Write each line out again exactly as written.

PROVIDED DATA
==========

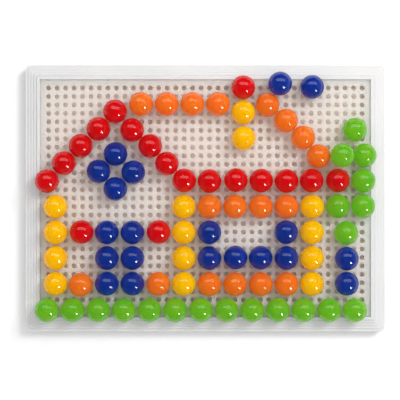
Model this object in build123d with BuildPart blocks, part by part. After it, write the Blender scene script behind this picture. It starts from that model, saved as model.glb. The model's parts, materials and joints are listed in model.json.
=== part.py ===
"""Mosaic pegboard toy: a perforated plate in a stepped frame, with ball-headed pegs set out as a house,
a tree and a strip of grass.

Millimetres. +X runs along the board's long side, +Y up the picture, +Z up off the table.
The origin is under the middle of the board, on the surface that the frame stands on.
"""

import os
from math import hypot, radians, sqrt, tan

from build123d import *

# ---- peg grid -------------------------------------------------------------------------------------
PITCH = 5.5  # hole to hole, the same both ways
COLUMNS = 38
ROWS = 27
HOLE_DIAMETER = 3.2
BORDER = PITCH  # outermost hole centres to the edge of the frame's opening

# ---- plate ----------------------------------------------------------------------------------------
PLATE_TOP = 10.0  # height of the pegging surface above the table
PLATE_THICKNESS = 2.0
PLATE_LAP = 2.4  # how far the plate runs in under the frame's lip
POCKET_GAP = 0.1  # sideways play of the plate in its pocket

# ---- frame ----------------------------------------------------------------------------------------
TERRACES = 5
TREAD = 1.95
RISER = 0.7
RING_ABOVE_PLATE = 1.0  # top terrace over the pegging surface
SKIRT_WALL = 1.8
OUTER_CORNER = 3.0  # corner radius of the lowest terrace
CORNER_STEP = 0.5  # each terrace's corner is this much tighter than the one below
EDGE_ROUND = 0.25
UNDERSIDE = 6.9  # height of the hollow under the terraces
BEAD_LENGTH = 12.0  # snap beads that carry the plate
BEAD_DEPTH = 0.9
BEAD_HEIGHT = 1.0
BEADS_LONG = 4  # along each long side
BEADS_SHORT = 3  # along each short side

# ---- peg ------------------------------------------------------------------------------------------
HEAD_RADIUS = 7.65
HEAD_RIM = 2.2  # the head's lower rim over the collar's seat
HEAD_CENTRE = 5.8  # the ball's centre over the collar's seat
COLLAR_RADIUS = 2.3
PIN_RADIUS = 1.3
PIN_LENGTH = 9.0
SEAT_GAP = 0.1  # a seated collar stands this far off the plate

# ---- worked out -----------------------------------------------------------------------------------
OPENING_X = (COLUMNS - 1) * PITCH + 2 * BORDER
OPENING_Y = (ROWS - 1) * PITCH + 2 * BORDER
BOARD_X = OPENING_X + 2 * TERRACES * TREAD
BOARD_Y = OPENING_Y + 2 * TERRACES * TREAD
RING_TOP = PLATE_TOP + RING_ABOVE_PLATE
OUTER_TOP = RING_TOP - (TERRACES - 1) * RISER
PLATE_X = OPENING_X + 2 * PLATE_LAP
PLATE_Y = OPENING_Y + 2 * PLATE_LAP
POCKET_X = PLATE_X + 2 * POCKET_GAP
POCKET_Y = PLATE_Y + 2 * POCKET_GAP
PLATE_UNDERSIDE = PLATE_TOP - PLATE_THICKNESS

# ---- where the pegs stand, as (column, row) counted from the top left hole --------------------------
SINGLE_PEGS = {
    "sky_peg_left": (27, 0),
    "sky_peg_right": (31, 0),
    "gable_peg_top": (8, 8),
    "gable_peg_left": (6, 10),
    "gable_peg_right": (10, 10),
    "gable_peg_bottom": (8, 12),
    "chimney_cap_peg": (23, 0),
    "chimney_peg_upper": (23, 3),
    "chimney_peg_lower": (23, 6),
    "side_window_peg_left": (4, 17),
    "side_window_peg_right": (13, 17),
    "sill_peg_left": (4, 23),
    "sill_peg_right": (13, 23),
    "trunk_peg_upper": (35, 20),
    "trunk_peg_lower": (35, 23),
}
NUMBERED_PEGS = {
    "left_roof_peg": [(8, 3), (6, 5), (10, 5), (4, 7), (12, 7), (2, 9), (14, 9), (0, 11), (16, 11)],
    "right_roof_peg": [(26 + 2 * step, 2 + 2 * step) for step in range(4)],
    "eaves_peg": [(column, 11) for column in range(19, 35, 3)],
    "window_peg": [(19, 17), (28, 17)] + [(column, 20) for column in (19, 22, 25, 28)],
    "tree_peg": [(36, 5), (34, 8), (37, 8), (37, 11), (34, 14), (37, 14), (35, 17)],
}
PEG_GROUPS = {
    "ridge_pegs": [(column, 2) for column in (11, 14, 17, 20)],
    "door_pegs": [(column, row) for row in (17, 20, 23) for column in (7, 10)],
    "upper_wall_pegs": [(column, 14) for column in (19, 22, 25, 28)],
    "lower_wall_pegs": [(column, 23) for column in (19, 22, 25, 28)],
    "left_column_pegs": [(1, row) for row in (14, 17, 20, 23)],
    "middle_column_pegs": [(16, row) for row in (14, 17, 20, 23)],
    "right_column_pegs": [(31, row) for row in (14, 17, 20, 23)],
    "grass_pegs": [(column, 26) for column in range(0, 37, 3)],
}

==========

COMPLETE OUTPUT
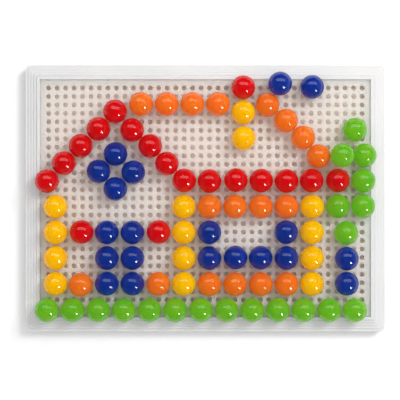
Model this object in build123d with BuildPart blocks, part by part. After it, write the Blender scene script behind this picture. It starts from that model, saved as model.glb. The model's parts, materials and joints are listed in model.json.
=== part.py ===
"""Mosaic pegboard toy: a perforated plate in a stepped frame, with ball-headed pegs set out as a house,
a tree and a strip of grass.

Millimetres. +X runs along the board's long side, +Y up the picture, +Z up off the table.
The origin is under the middle of the board, on the surface that the frame stands on.
"""

import os
from math import hypot, radians, sqrt, tan

from build123d import *

# ---- peg grid -------------------------------------------------------------------------------------
PITCH = 5.5  # hole to hole, the same both ways
COLUMNS = 38
ROWS = 27
HOLE_DIAMETER = 3.2
BORDER = PITCH  # outermost hole centres to the edge of the frame's opening

# ---- plate ----------------------------------------------------------------------------------------
PLATE_TOP = 10.0  # height of the pegging surface above the table
PLATE_THICKNESS = 2.0
PLATE_LAP = 2.4  # how far the plate runs in under the frame's lip
POCKET_GAP = 0.1  # sideways play of the plate in its pocket

# ---- frame ----------------------------------------------------------------------------------------
TERRACES = 5
TREAD = 1.95
RISER = 0.7
RING_ABOVE_PLATE = 1.0  # top terrace over the pegging surface
SKIRT_WALL = 1.8
OUTER_CORNER = 3.0  # corner radius of the lowest terrace
CORNER_STEP = 0.5  # each terrace's corner is this much tighter than the one below
EDGE_ROUND = 0.25
UNDERSIDE = 6.9  # height of the hollow under the terraces
BEAD_LENGTH = 12.0  # snap beads that carry the plate
BEAD_DEPTH = 0.9
BEAD_HEIGHT = 1.0
BEADS_LONG = 4  # along each long side
BEADS_SHORT = 3  # along each short side

# ---- peg ------------------------------------------------------------------------------------------
HEAD_RADIUS = 7.65
HEAD_RIM = 2.2  # the head's lower rim over the collar's seat
HEAD_CENTRE = 5.8  # the ball's centre over the collar's seat
COLLAR_RADIUS = 2.3
PIN_RADIUS = 1.3
PIN_LENGTH = 9.0
SEAT_GAP = 0.1  # a seated collar stands this far off the plate

# ---- worked out -----------------------------------------------------------------------------------
OPENING_X = (COLUMNS - 1) * PITCH + 2 * BORDER
OPENING_Y = (ROWS - 1) * PITCH + 2 * BORDER
BOARD_X = OPENING_X + 2 * TERRACES * TREAD
BOARD_Y = OPENING_Y + 2 * TERRACES * TREAD
RING_TOP = PLATE_TOP + RING_ABOVE_PLATE
OUTER_TOP = RING_TOP - (TERRACES - 1) * RISER
PLATE_X = OPENING_X + 2 * PLATE_LAP
PLATE_Y = OPENING_Y + 2 * PLATE_LAP
POCKET_X = PLATE_X + 2 * POCKET_GAP
POCKET_Y = PLATE_Y + 2 * POCKET_GAP
PLATE_UNDERSIDE = PLATE_TOP - PLATE_THICKNESS

# ---- where the pegs stand, as (column, row) counted from the top left hole --------------------------
SINGLE_PEGS = {
    "sky_peg_left": (27, 0),
    "sky_peg_right": (31, 0),
    "gable_peg_top": (8, 8),
    "gable_peg_left": (6, 10),
    "gable_peg_right": (10, 10),
    "gable_peg_bottom": (8, 12),
    "chimney_cap_peg": (23, 0),
    "chimney_peg_upper": (23, 3),
    "chimney_peg_lower": (23, 6),
    "side_window_peg_left": (4, 17),
    "side_window_peg_right": (13, 17),
    "sill_peg_left": (4, 23),
    "sill_peg_right": (13, 23),
    "trunk_peg_upper": (35, 20),
    "trunk_peg_lower": (35, 23),
}
NUMBERED_PEGS = {
    "left_roof_peg": [(8, 3), (6, 5), (10, 5), (4, 7), (12, 7), (2, 9), (14, 9), (0, 11), (16, 11)],
    "right_roof_peg": [(26 + 2 * step, 2 + 2 * step) for step in range(4)],
    "eaves_peg": [(column, 11) for column in range(19, 35, 3)],
    "window_peg": [(19, 17), (28, 17)] + [(column, 20) for column in (19, 22, 25, 28)],
    "tree_peg": [(36, 5), (34, 8), (37, 8), (37, 11), (34, 14), (37, 14), (35, 17)],
}
PEG_GROUPS = {
    "ridge_pegs": [(column, 2) for column in (11, 14, 17, 20)],
    "door_pegs": [(column, row) for row in (17, 20, 23) for column in (7, 10)],
    "upper_wall_pegs": [(column, 14) for column in (19, 22, 25, 28)],
    "lower_wall_pegs": [(column, 23) for column in (19, 22, 25, 28)],
    "left_column_pegs": [(1, row) for row in (14, 17, 20, 23)],
    "middle_column_pegs": [(16, row) for row in (14, 17, 20, 23)],
    "right_column_pegs": [(31, row) for row in (14, 17, 20, 23)],
    "grass_pegs": [(column, 26) for column in range(0, 37, 3)],
}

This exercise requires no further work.